A legend from the Goryeo era speaks of six states in the Gaya domains; however, other evidence suggests there were no less than ten small states in the region.
The "Six-Gayas Theory": A Reinterpretation
Historians of the Gaya kingdoms usually assume the existence of the so-called "six Gayas," which is taken to include Geumgwan-gaya and Ara-gaya. What, then, is meant by the notion that Gaya consisted of six small states and that the name of each small state was "'so-and-so' Gaya"?
The names of these six Gayas first appear in the five Gaya section in Samguk-yusa, a work produced during the last period of the Goryeo Dynasty. In this work, the names of seven Gayas are mentioned--Ara-gaya, Goryeong-gaya, Dae-gaya, Seongsan-gaya, So-gaya, Geumgwan-gaya, and Bihwa-gaya.

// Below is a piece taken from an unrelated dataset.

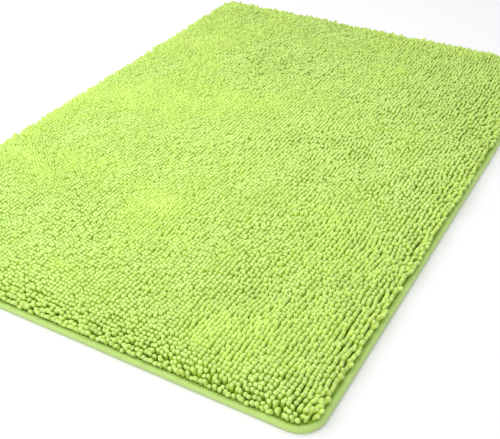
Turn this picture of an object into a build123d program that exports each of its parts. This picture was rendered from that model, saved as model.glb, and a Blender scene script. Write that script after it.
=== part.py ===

These names have been associated with the legend of six eggs, a birth myth of King Suro in Garak, a small ancient Korean state (42 A.D.-532 A.D.) described in Samguk-yusa. The expression"six Gayas" was coined simultaneously with such words as Hugoguryeo and Hubaekje in the years of confusion between the final period of Silla and the early days of Goryeo. As such, the names of the states ("'so-and-so' Gaya") do not refer to the time Gaya existed as small states, but to the time between the final days of Silla and the early Goryeo era. This indicates that the "six Gayas" existed earlier as members of the Gaya confederation, which included the states Geumgwan, Ara, Godongram, Seongsan, and Bihwa.
As the history of the confederation of Gaya in the early days of Goryeo is unclear, it is doubtful that the seven small states of Gaya listed in Samguk-yusa were actual members of the state confederation of Gaya at that particular time. Moreover, when we consider the wide area of dispersal in which Gaya pottery has been excavated, we can more realistically hypothesize that the number of small nations which originally composed the state confederation of Gaya was not six, but exceeded ten.